As part of my dissertation research, I took advantage of these allometric patterns to examine differences in optimal reserve network designs for generic mammals of different body sizes. This analysis found that in patchy landscapes where species exhibit metapopulation dynamics, the relationship between a species’ maximum dispersal distance and the scale of inter-patch distances determines which species may have lower extinction risk in a clustered reserve network (versus a network consisting simply of the largest available patches).
As an additional extension of this approach, I have begun work to apply these allometric metapopulation models to the problem of selecting the most important corridors to maintain between patches in an existing network of protected areas.
Conservation of North American bats
As part of my dissertation research, I conducted several field projects related to the ecology and conservation of California bat communities.
In the summers of 2010 and 2011, I conducted the first community-wide surveys of road avoidance behavior in North American bats, finding that bats, like most terrestrial mammals and birds, show reduced activity levels in roadside habitat.
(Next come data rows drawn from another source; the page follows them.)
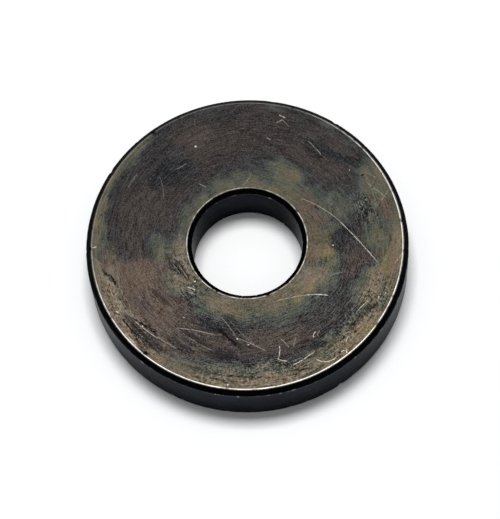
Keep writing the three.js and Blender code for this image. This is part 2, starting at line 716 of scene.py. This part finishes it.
def stray_scratches(finish, spot, cell, half_length, half_width, share, shift):
    """Short scratches in every direction, at most one to each cell of a random pattern."""
    moved = finish.vector("ADD", spot, (shift, shift * 0.7, 0))
    settings = {"voronoi_dimensions": "2D", "feature": "F1"}
    inputs = {"Vector": moved, "Scale": 1 / cell}
    centre = finish.node("ShaderNodeTexVoronoi", settings, inputs, output="Position")
    chance = Signal(finish, centre.socket.node.outputs["Color"])
    turn, pick, bend = finish.apart(chance)
    away = finish.vector("SUBTRACT", moved, centre)
    settings = {"rotation_type": "Z_AXIS"}
    inputs = {"Vector": away, "Angle": turn * math.tau}
    turned = finish.node("ShaderNodeVectorRotate", settings, inputs)
    along, across, _ = finish.apart(turned)
    bent = across + along * along * (bend - 0.5) * 0.25
    line = finish.ramp(finish.maths("ABSOLUTE", bent), half_width, half_width * 0.3)
    reach = finish.ramp(finish.maths("ABSOLUTE", along), half_length, half_length * 0.5)
    return line * reach * finish.ramp(pick, 1 - share, 1 - share * 0.6)


# ---------------------------------------------------------------- the blackened steel

# The oxide film's colours, from thinnest to thickest.
FILM_COLOURS = [
    (0.00, seen(58, 55, 55)),
    (0.20, seen(57, 57, 59)),
    (0.36, seen(65, 69, 69)),
    (0.50, seen(82, 86, 79)),
    (0.66, seen(98, 97, 82)),
    (0.82, seen(111, 104, 88)),
    (1.00, seen(130, 117, 99)),
]
CHARCOAL = seen(56, 54, 55)
WARM_CHARCOAL = seen(72, 66, 63)
RUSTY_BROWN = seen(84, 75, 69)
RED_BROWN = seen(112, 88, 72)
OLD_GOLD = seen(134, 120, 80)
RUBBED_GREY = seen(140, 128, 112)
NAVY_BLACK = seen(41, 43, 47)
LOWER_LEFT_TAN = seen(150, 130, 112)
FACE_DARKEST = (0.004, 0.004, 0.004)

SMEAR_GREY = seen(38, 39, 40)
FLECK_CREAM = seen(170, 162, 140)
HOLE_BLACK = seen(36, 36, 35)
SCORE_BLACK = seen(30, 29, 28)
FINE_SCRATCH_GREY = seen(150, 143, 128)
SCRATCH_WHITE = seen(205, 196, 178)

WALL_DARK = seen(40, 43, 48)
WALL_LIGHT = seen(96, 102, 112)
PAINTED_SHADE_BLACK = seen(12, 13, 14)
BARE_STEEL = seen(255, 250, 238)

# How far the bare steel reaches from each worn corner, in millimetres.
OUTER_WEAR = 0.15
INNER_WEAR = 0.12
RIM_WEAR = 0.12
BORE_WEAR = 0.10


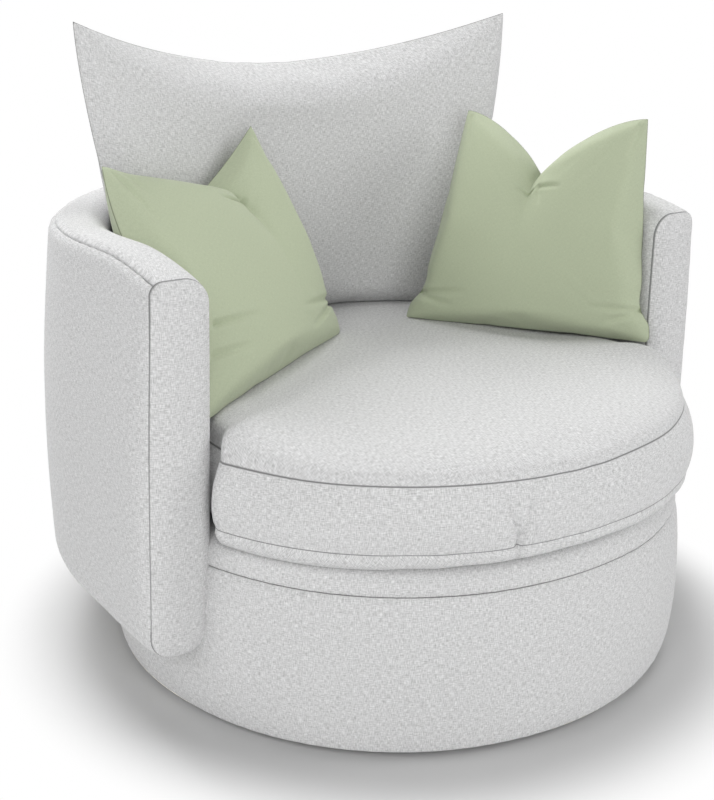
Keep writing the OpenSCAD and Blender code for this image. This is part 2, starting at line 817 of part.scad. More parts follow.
// The four corners of a scatter cushion, bottom left, bottom right, top right and top left. Each is
// given as shares of arm_in, in from the arm and forward of the pillow, and a share of scatter_h up
function scatter_corners(side, rest, places) = let (
  spots = [for (p = places)
    [side * arm_in * (1 - p[0]), scatter_back_y - arm_in * p[1], scatter_h * p[2]]],
  z = seat_height(spots[rest][0], spots[rest][1]) + lay_gap
) [for (c = spots) c + [0, 0, z]];

// A scatter cushion between four corners, with a chop of the given depth at place c in its top edge
function scatter_point(corners, depth, c, u, v, side) = let (
  draw = 0.07,
  s = (u * (1 - draw * (1 - v * v)) + 1) / 2,
  t = (v * (1 - draw * (1 - u * u)) + 1) / 2,
  low = corners[0] * (1 - s) + corners[1] * s,
  high = corners[3] * (1 - s) + corners[2] * s,
  dent = [0, 0, depth * exp(-pow((u - c) / 0.42, 2)) * t * t],
  across = corners[1] - corners[0] + corners[2] - corners[3],
  up = corners[3] - corners[0] + corners[2] - corners[1],
  out = cross(across, up) / norm(cross(across, up)),
  swell = scatter_t / 2 * pow((1 - pow(abs(u), 2.2)) * (1 - pow(abs(v), 2.2)), 0.6)
) low * (1 - t) + high * t - dent + out * side * swell;

module scatter_right() {
  corners = scatter_corners(1, 0, [[0.61, 0.145, 0], [0.027, 0.936, 0.016], [0.023, 0.845, 1.03], [0.3, 0.11, 1]]);
  color(green_cloth) pillow_form(
    function (u, v, side) scatter_point(corners, chop * 1.1, -0.1, u, v, side), 20);
}

module scatter_left() {
  corners = scatter_corners(-1, 1, [[0.034, 0.827, 0], [0.984, 0.193, 0], [0.727, -0.048, 0.984], [0, 0.136, 0.888]]);
  color(green_cloth) pillow_form(
    function (u, v, side) scatter_point(corners, chop * 0.7, 0.2, u, v, side), 20);
}

floor_felt();
plinth_disc();
lower_race();
lower_race_screws();
king_bolt();
king_washer();
king_nut();
swivel_balls();
ball_cage();
upper_race();
upper_race_bolts();
king_bush();
drum_floor_board();
hem_ring();
drum_posts();
side_panels();
drum_top_ring();
drum_board();
drum_padding();
drum_cover();
dust_cover();
spring_clips();
zigzag_springs();
deck_cloth();
deck_pad();
border_roll();
border_cover();
shell_sole();
shell_ribs();
shell_top_rail();
arm_front_boards();
shell_inner_board();
shell_outer_board();
shell_inner_padding();
shell_outer_padding();
shell_inner_cover();
shell_outer_cover();
arm_facing_left();
arm_facing_right();
fixing_blocks();
shell_bolts();
seat_cushion();
back_pillow();
scatter_left();
scatter_right();
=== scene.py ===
# %% [markdown]
# # A round swivel armchair, upholstered in code
# The chair comes from its workshop as bare solids: a drum on a swivel, a U-shaped shell for the arms
# and the back, and plain blocks for the cushions. This lesson gives it cloth, filling and thread.
# The frame is loaded once and never moved. Every new piece takes its place from it.

# %% Load the frame
import json
import math

import bmesh
import bpy
import numpy as np
from mathutils import Matrix, Vector
from mathutils.bvhtree import BVHTree


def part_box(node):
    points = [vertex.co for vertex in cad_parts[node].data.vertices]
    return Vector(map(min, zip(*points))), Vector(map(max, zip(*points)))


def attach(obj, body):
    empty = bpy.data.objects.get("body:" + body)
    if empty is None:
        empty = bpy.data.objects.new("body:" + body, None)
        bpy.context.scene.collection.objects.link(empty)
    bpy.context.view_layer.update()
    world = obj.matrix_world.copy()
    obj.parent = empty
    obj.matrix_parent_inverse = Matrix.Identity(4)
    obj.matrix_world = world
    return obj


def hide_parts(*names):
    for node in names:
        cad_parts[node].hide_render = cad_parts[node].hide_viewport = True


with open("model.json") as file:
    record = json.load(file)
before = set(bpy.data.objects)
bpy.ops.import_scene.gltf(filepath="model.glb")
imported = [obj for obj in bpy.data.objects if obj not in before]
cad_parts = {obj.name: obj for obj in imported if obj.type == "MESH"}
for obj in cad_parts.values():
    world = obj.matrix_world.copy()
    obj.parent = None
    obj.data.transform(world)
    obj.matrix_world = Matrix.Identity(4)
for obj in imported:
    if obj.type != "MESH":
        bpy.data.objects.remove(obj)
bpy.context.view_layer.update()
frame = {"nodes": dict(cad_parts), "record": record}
nodes = frame["nodes"]
scene = bpy.context.scene

# %% [markdown]
# ## Sizes
# Nothing is typed that the frame already knows. The boxes of a few nodes give the width between the
# arms, the heights of the seams and the radius of the drum, in metres. Only what the solids don't
# say, such as the radius of a rolled edge, is a number here.

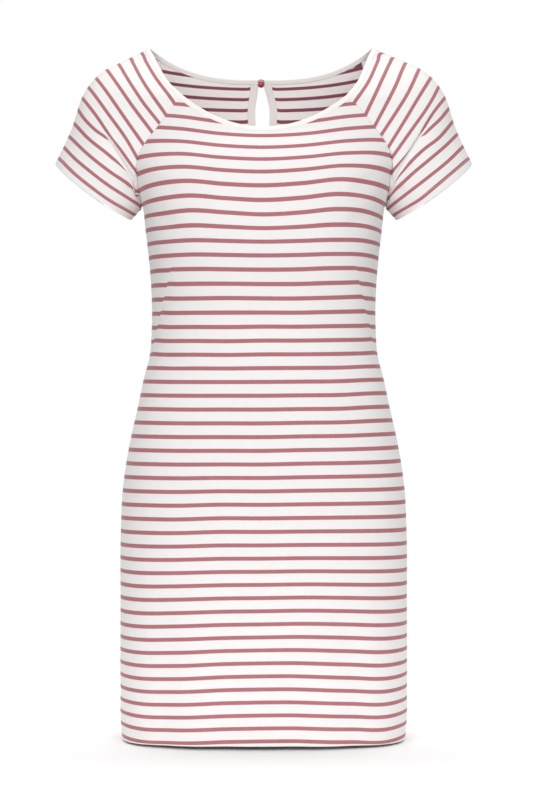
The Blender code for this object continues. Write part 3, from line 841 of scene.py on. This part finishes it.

I have also conducted surveys of bat populations in vineyards in Napa and Sonoma county, examining what local and landscape features determine patterns of bat foraging in these agricultural landscapes.
Although the responsibility for environmental impacts is often assigned to the individual or entity who directly causes those impacts (such as a logging company operating in Brazil), the practice of “footprint” accounting instead attempts to allocate responsibility for these impacts to the upstream consumers (such as individuals purchasing wood furniture in the United States) who, through their economic behavior, ultimately drive the downstream impact.
As part of my dissertation, I led an interdisciplinary team in creating the first “wildlife footprint”, an analysis that allocates responsibility for the loss of global bird and mammal populations to the upstream consumers who cause these losses.
In addition to this work, I have recently contributed to a Nitrogen Footprint analysis and online calculator with a group based at the University of Virginia. I have also been active for many years in Ecological Footprint accounting – as the former Manager of the Research and Standards Department at Global Footprint Network, I developed the calculation system behind the National Footprint Accounts, a dataset featured prominently by the World Wide Fund for Nature and used by hundreds of organizations worldwide.